Автор этих строк стоит перед двойной проблемой: рассказывая историю, свидетелем которой он являлся, может ли историк пользоваться собственными воспоминаниями? В то время как история-рассказ, «научная фантастика» (Мишель де Серто), «подлинный роман» (Поль Вейн), «ретроспективный взгляд на становление человечества» (Раймон Арон) всегда во множественном числе, история частной жизни—в обязательном порядке вещь «идиотская» (в греческом смысле слова*), идиосинкразическая, особая. Со времен Фукидида и до школы «Анналов» была написана история исключений и обобщений. Можно ли написать историю отдельных частных жизней? Да. Но как быть с историей частной жизни вообще—не будет ли она артефактом? Ведь «человек» (объект и субъект нашего исследования) — это область некаталогизируемого, того, что исключает любую взаимозаменяемость. На каждом лице можно обнаружить прошлое (человека, семьи, класса, нации), настоящее (борьбу со временем), будущее (страх перед завтрашним днем, неуверенность в долголетии—мы все смертны). Лицо * В Древней Греции идиот (iôuirrqc;) — обыватель, гражданин полиса, не участвующий в общественной жизни полиса.
во всех его проявлениях. Ницше утверждал, что никому из художников не удастся изобразить дерево во всем разнообразии его листьев в постоянном движении. Мы не располагаем ни одним исчерпывающим описанием жизни человека. Даже те, кто пошел дальше других в литературном обнажении своей биографии — например, Мишель Лейрис, — позволяют нам прочесть лишь избранные моменты.
Ввести в историю частной жизни означает прежде всего сказать о различных темпах на разных уровнях социального существования. Разве не очевидно, что история кумулятивна, аддитивна? История науки и техники. Плавно текущая история, состоящая из повторов, ложных новаций, которые на самом деле всего лишь временны, где жизнь разворачивается во внеисторическом, ахроническом ритме: страх смерти, сложные отношения со своим телом, сексуальная неудовлетворенность, одержимость деньгами, обещающими стабильность, постоянные жизненные трудности—все это лишь иногда прерывается моментами счастья, подчас эйфорическими.
Считается, что начиная с 1914 года поле частной жизни сужается, барьеры тайны рушатся, исчезает граница между сказанным и несказанным. Это иллюзия. Еще в 1920-х годах существовали три руководителя частной жизни: исповедник— в духовном плане, нотариус—в материальном (и матримониальном), врач — в телесном. Эти три человека были посвящены в личные и семейные тайны. Урбанизация усилила анонимность. В сельской местности все жили на глазах друг у друга. В мегаполисах все постыдное скрывалось.

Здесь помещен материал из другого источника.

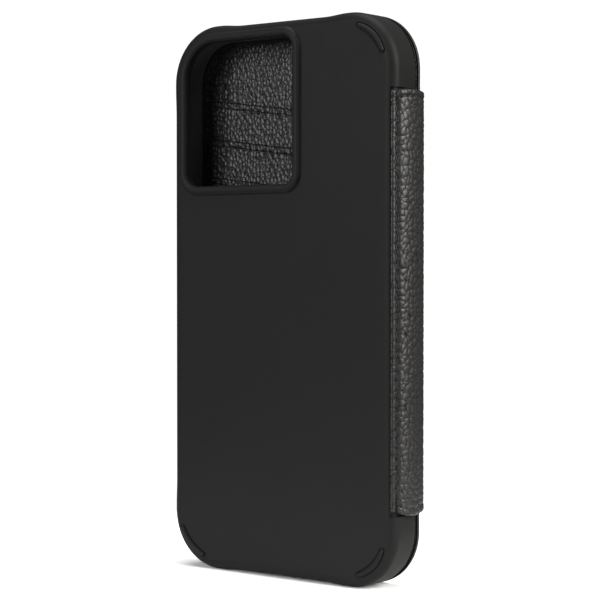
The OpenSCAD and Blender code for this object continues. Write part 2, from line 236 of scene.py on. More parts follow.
def cam_cutter(grow, y0, y1):
    """The camera opening as a solid."""
    edge, outs = cam_path()
    return loft([at_y(edge + grow * outs, y) for y in (y0, y1)])


def stadium(length, height, n=12):
    """The outline of a slot with round ends."""
    r, half = height / 2, (length - height) / 2
    turn = [math.pi * (i / n - 0.5) for i in range(n + 1)]
    end = [(half + r * math.cos(a), r * math.sin(a)) for a in turn]
    return end + [(-x, -y) for x, y in end]


def slot_solid(axis, levels, length, height, middle):
    """A stadium prism along X or Z at the phone's mid-thickness: levels are (position, growth)."""
    rings = []
    for pos, grow in levels:
        pts = stadium(length + 2 * grow, height + 2 * grow)
        if axis == "x":
            rings.append(np.array([(pos, MID_Y + b, middle + a) for a, b in pts]))
        else:
            rings.append(np.array([(middle + a, MID_Y + b, pos) for a, b in pts]))
    return loft(rings)


# ---------------------------------------------------------------- grain
GRAIN_SALT, FINE_SALT, WRINKLE_SALT = 3, 33, 8
DOME_EDGE, FINE_EDGE = 0.75, 0.6  # how far a pebble's slope runs in from its edge, in cells
SEAM, FINE_SEAM = 0.17, 0.1


def bell(distance, width):
    return np.exp(-(distance / width) ** 2)


def edge_drop(distance, radius):
    """How far a rounded edge has dropped: 1 at the edge, 0 from radius on."""
    t = np.clip(1 - distance / radius, 0, 1)
    return 1 - np.sqrt(1 - t * t)


def scatter(ix, iy, salt):
    """A fixed 0..1 value for each cell of a lattice."""
    h = (ix.astype(np.int64) * 374761393 + iy.astype(np.int64) * 668265263 + salt * 1274126177) & 0xFFFFFFFF
    h = ((h ^ (h >> 13)) * 1274126177) & 0xFFFFFFFF
    return ((h ^ (h >> 16)) & 0xFFFFFF) / float(0x1000000)


def value_noise(u, v, size, salt):
    """Smooth 0..1 noise over a lattice of the given size."""
    gu, gv = u / size, v / size
    iu, iv = np.floor(gu), np.floor(gv)
    fu, fv = gu - iu, gv - iv
    fu, fv = fu * fu * (3 - 2 * fu), fv * fv * (3 - 2 * fv)
    a, b = scatter(iu, iv, salt), scatter(iu + 1, iv, salt)
    c, d = scatter(iu, iv + 1, salt), scatter(iu + 1, iv + 1, salt)
    return (a * (1 - fu) + b * fu) * (1 - fv) + (c * (1 - fu) + d * fu) * fv


def cells(u, v, size, salt):
    """For warped, irregular cells: distances from the cell's edge and its middle, and its own value."""
    u = u + 0.8 * size * (value_noise(u, v, size * 1.3, salt + 11) - 0.5)
    v = v + 0.8 * size * (value_noise(u, v, size * 1.3, salt + 12) - 0.5)
    gu, gv = u / (size * 1.08), v / (size * 0.98)
    iu, iv = np.floor(gu), np.floor(gv)
    first, second, tone = np.full(u.shape, 9.0), np.full(u.shape, 9.0), np.zeros(u.shape)
    for du in range(-2, 3):
        for dv in range(-2, 3):
            cu, cv = iu + du, iv + dv
            d = np.hypot(cu + 0.06 + 0.88 * scatter(cu, cv, salt) - gu,
                         cv + 0.06 + 0.88 * scatter(cu, cv, salt + 1) - gv)
            near = d < first
            second = np.where(near, first, np.minimum(second, d))
            tone = np.where(near, scatter(cu, cv, salt + 2), tone)
            first = np.where(near, d, first)
    return second - first, first, tone


def pebbles(u, v):
    """Pebbled grain: height about 0..1, domes over finer cells, and the lit share, 1 on a dome and 0 in a
    seam, where the leathers paint shade into the colour.
    """
    edge, middle, tone = cells(u, v, GRAIN, GRAIN_SALT)
    small, _, small_tone = cells(u, v, FINE_GRAIN, FINE_SALT)
    t = np.clip(edge / DOME_EDGE, 0, 1)
    dome = np.sqrt(t * (2 - t)) * 0.7 + 0.3 * np.clip(1 - middle * middle * 1.8, 0, 1)
    t = np.clip(small / FINE_EDGE, 0, 1)
    fine = np.sqrt(t * (2 - t)) * (0.6 + 0.4 * small_tone)
    wrinkle = value_noise(u, v, GRAIN * 0.2, WRINKLE_SALT) - 0.5
    height = dome * (0.72 + 0.16 * tone) + 0.1 * fine * (0.3 + 0.7 * dome) + 0.04 * wrinkle
    t = np.clip(edge / SEAM, 0, 1)
    lit_share = (0.08 + 0.92 * t * t * (3 - 2 * t)) * (0.72 + 0.28 * np.clip(small / FINE_SEAM, 0, 1))
    return height, lit_share


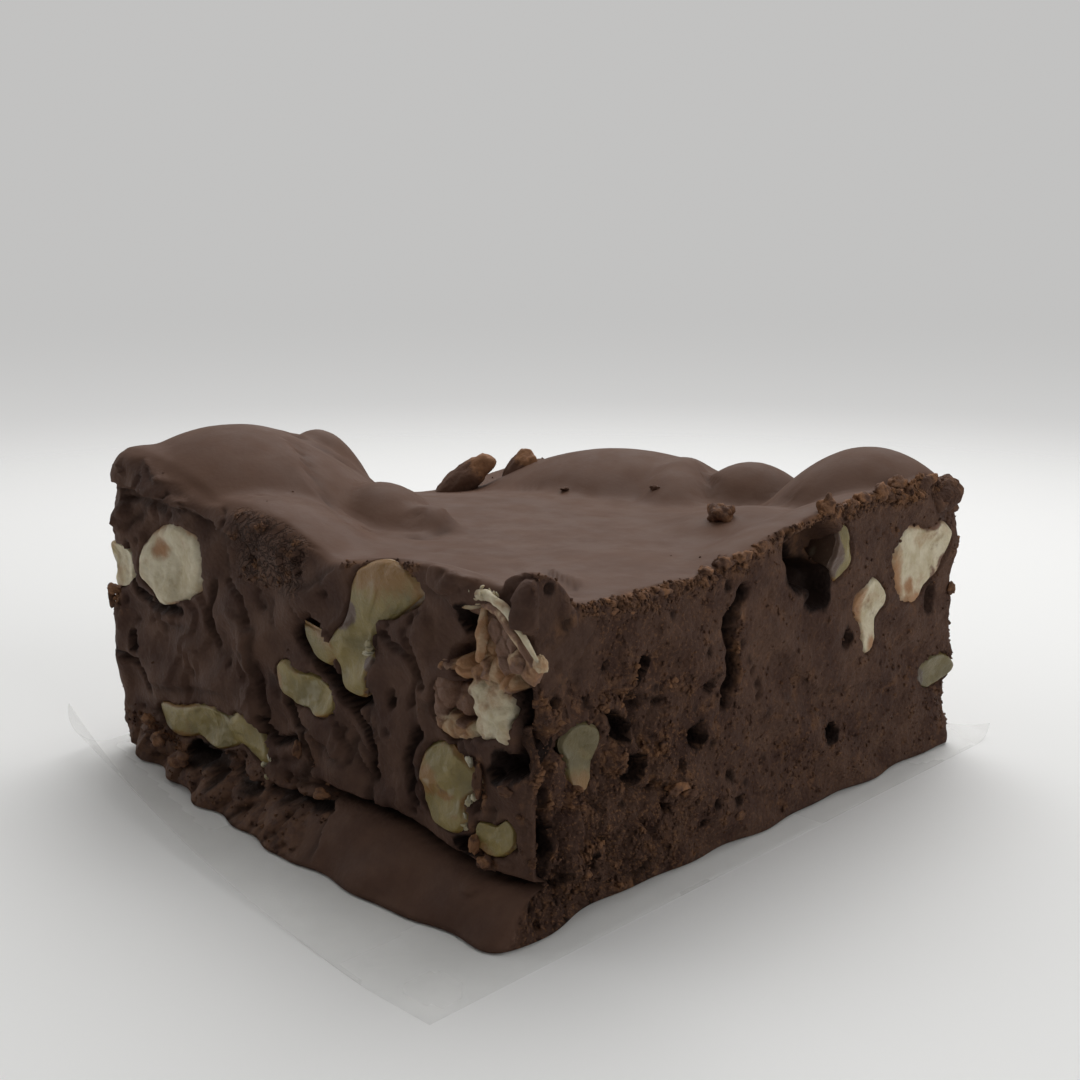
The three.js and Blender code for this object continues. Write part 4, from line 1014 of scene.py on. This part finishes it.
class Value:
    """An output of a shader node. Its methods and operators add nodes that work on it."""

    def __init__(self, tree, socket):
        self.tree, self.socket = tree, socket

    def math(self, operation, other, clamp=False):
        """A Math node of this value and another value or number."""
        return new_node(self.tree, "Math", 0, {0: self, 1: other}, operation=operation, use_clamp=clamp)

    def __add__(self, other):
        return self.math("ADD", other)

    def __sub__(self, other):
        return self.math("SUBTRACT", other)

    def __rsub__(self, other):
        return new_node(self.tree, "Math", 0, {0: other, 1: self}, operation="SUBTRACT")

    def __mul__(self, other):
        return self.math("MULTIPLY", other)

    def ramp(self, low, high, to_low=0.0, to_high=1.0):
        """A Map Range from low..high to to_low..to_high, smooth at both ends."""
        inputs = {"Value": self, "From Min": low, "From Max": high, "To Min": to_low, "To Max": to_high}
        return new_node(self.tree, "MapRange", "Result", inputs, interpolation_type="SMOOTHSTEP")


def feed(tree, socket, value):
    """Links a value to a socket, or sets a number, a vector or a colour on it."""
    if isinstance(value, Value):
        tree.links.new(value.socket, socket)
    else:
        socket.default_value = value


def new_node(tree, kind, output, inputs, **settings):
    """Adds a shader node with its settings and its inputs by name or number. Returns one of its outputs."""
    node = tree.nodes.new("ShaderNode" + kind)
    for name, setting in settings.items():
        setattr(node, name, setting)
    for label, value in inputs.items():
        feed(tree, node.inputs[label], value)
    return Value(tree, node.outputs[output])


def noise(at, scale, detail, roughness):
    """Noise at a place, with features of 1 / scale metres."""
    inputs = {"Vector": at, "Scale": scale, "Detail": detail, "Roughness": roughness}
    return new_node(at.tree, "TexNoise", "Fac", inputs)


def cells(at, scale, feature="F1"):
    """Distance within packed cells of 1 / scale metres at a place."""
    return new_node(at.tree, "TexVoronoi", "Distance", {"Vector": at, "Scale": scale}, feature=feature)


def mixed(share, *colours):
    """A mix of two colours, each a value or a tuple, by a value's share."""
    first, second = (colour if isinstance(colour, Value) else (*colour, 1) for colour in colours)
    return new_node(share.tree, "Mix", 2, {0: share, 6: first, 7: second}, data_type="RGBA")


def attribute(tree, name):
    """A point attribute's value."""
    return new_node(tree, "Attribute", "Fac", {}, attribute_name=name)


def new_material(name):
    """A material with its tree, its Principled BSDF and the object's own coordinates."""
    made = bpy.data.materials.new(name)
    made.use_nodes = True
    tree = made.node_tree
    return made, tree, tree.nodes["Principled BSDF"], new_node(tree, "TexCoord", "Object", {})


def add_bump(shader, height, distance, strength):
    """Puts a Bump node over a height into the shader's normal."""
    inputs = {"Strength": strength, "Distance": distance, "Height": height}
    feed(height.tree, shader.inputs["Normal"], new_node(height.tree, "Bump", "Normal", inputs))


def grain_group():
    """Fine crumb: packed cells, noise and pits as a height, and scattered light specks as a mask: crumb
    grains, and partly a painted highlight that stands in for glints.
    """
    known = bpy.data.node_groups.get("fine crumb")
    if known:
        return known
    group = bpy.data.node_groups.new("fine crumb", "ShaderNodeTree")
    group.interface.new_socket("Vector", in_out="INPUT", socket_type="NodeSocketVector")
    for label, way in (("Amount", "INPUT"), ("Height", "OUTPUT"), ("Specks", "OUTPUT")):
        group.interface.new_socket(label, in_out=way, socket_type="NodeSocketFloat")
    start, end = group.nodes.new("NodeGroupInput"), group.nodes.new("NodeGroupOutput")
    at, amount = Value(group, start.outputs["Vector"]), Value(group, start.outputs["Amount"])
    bumps = noise(at, 1500, 5, 0.72) * 1.3 - cells(at, 1900) * 0.8
    pits = cells(at, 620).ramp(0.08, 0.24, 1.0, 0.0) * 0.3
    lumps = noise(at, 420, 5, 0.6) * (amount * 0.6 + 0.04)
    feed(group, end.inputs["Height"], (bumps - pits) * amount + lumps)
    # Light specks: partly crumb grains, partly a painted highlight for glints.
    feed(group, end.inputs["Specks"], noise(at, 2400, 3, 0.6).ramp(0.54, 0.66) * amount * amount)
    return group


def fudge_material(colours):
    """Chocolate fudge: dark brown that pales in patches, rusty specks (partly a painted highlight for
    glints) and crumbs where it is torn, a smoother skin on top, fine crackle where the skin is stretched,
    and painted shade, near-black, deep inside its holes, cracks and creases, under its steps and on the
    crackle's lines."""
    known = bpy.data.materials.get("chocolate fudge")
    if known:
        return known
    made, tree, shader, at = new_material("chocolate fudge")
    crumble, rust, glaze, crackle, deep = (attribute(tree, name) for name in SLAB_MASKS)
    amount = crumble * 0.9 + 0.02 + (1.0 - glaze) * 0.13
    height = new_node(tree, "Group", "Height", {"Vector": at, "Amount": amount}, node_tree=grain_group())
    specks = Value(tree, height.socket.node.outputs["Specks"])
    base = mixed(noise(at, 160, 5, 0.6).ramp(0.3, 0.7), colours.fudge_dark, colours.fudge_light)
    base = mixed(glaze * 0.75, base, colours.fudge_skin)
    # Light specks in the crumb colour: partly grains of crumb, partly a painted highlight for glints.
    base = mixed(specks * 0.6, base, colours.crumb)
    fray = noise(at, 900, 3, 0.6)
    torn = rust.math("MULTIPLY", fray.ramp(0.4, 0.58), True)
    base = mixed(torn.math("MAXIMUM", rust.ramp(0.7, 1.0, 0.0, 0.75)), base, colours.crumb)
    shifted = new_node(tree, "VectorMath", 0, {0: at, 1: fray * 0.003}, operation="ADD")
    lines = cells(shifted, 1000, "DISTANCE_TO_EDGE").ramp(0.0, 0.14, 1.0, 0.0) * crackle
    # Painted shade: the deep mask and the crackle's lines mix in near-black, standing in for the shade deep
    # in holes, cracks, pits and creases, under steps and on the crackle's lines.
    base = mixed((deep * 0.93).math("MAXIMUM", lines * 0.4), base, colours.painted_shade)
    feed(tree, shader.inputs["Base Color"], base)
    wander = noise(at, 240, 4, 0.6).ramp(0.3, 0.7, 0.56, 0.7)
    feed(tree, shader.inputs["Roughness"], wander + crumble * 0.22)
    shader.inputs["Specular IOR Level"].default_value = 0.08
    add_bump(shader, height - lines * 0.5, 0.0006, 0.9)
    return made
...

ЧАСТНАЯ ЖИЗНЬ В ГОРОДЕ В тоталитарном городе
За неимением точного определения того, что такое частная жизнь, попытаемся сказать, что она представляет собой в то талитарном обществе и в нашем. Какой бы окраски ни был этот тоталитаризм (нацизм, сталинизм), он уничтожает все барьеры между частной жизнью и публичной: отсутствие тайны переписки, вторжение полиции в любое время дня и ночи, поощрение доносов друг на друга, даже на членов семьи, и т.д. Во всем этом нет ничего нового. Подобные практики были очень распространены в отживших обществах, претендовавших на то, чтобы называться теократическими, — например, в Испании времен инквизиции или во Флоренции Савонаролы. Рассматривать тоталитарное общество как то, в котором нет частной жизни, означает забыть о хитростях, на которые идет человек, чтобы до самого конца хранить свой «укромный уголок», пусть даже заключающийся в выборе способа смерти. В1984 году широко обсуждался роман Оруэлла «1984», написанный в 1949-м. Перечитав его, можно спастись от абсолютного пессимизма. Человеческое воображение весьма изобретательно и плодовито, когда речь идет о поиске путей к инакомыслию. Строгость норм всегда влечет за собой появление ереси. Можно выдвинуть парадоксальную гипотезу о том, что именно в странах с тоталитарным режимом частная жизнь, понимаемая как жизнь тайная, находит наибольшее распространение. В шизофреническом советском обществе, как нам его описывает Александр Зиновьев, каждый индивид ведет двойную жизнь: он подчиняется нормам, будучи гражданином, но умеет осторожно обходить их, чтобы обеспечить себя необходимым, поднять доходы, удовлетворить сексуальные потребности. Однако между зоркими общественными институтами и осторожным индивидом, который не переходит границ допустимого, существует негласный консенсус. Вне рамок закона он явный преступник и потенциальный обвиняемый: из этой секуляризованной формы первородного греха система извлекает пользу. Тоталитаризм порождает больше тайн и секретов, чем раскрывает. «Мы никогда не были такими свободными, как во время немецкой оккупации», — писал Сартр.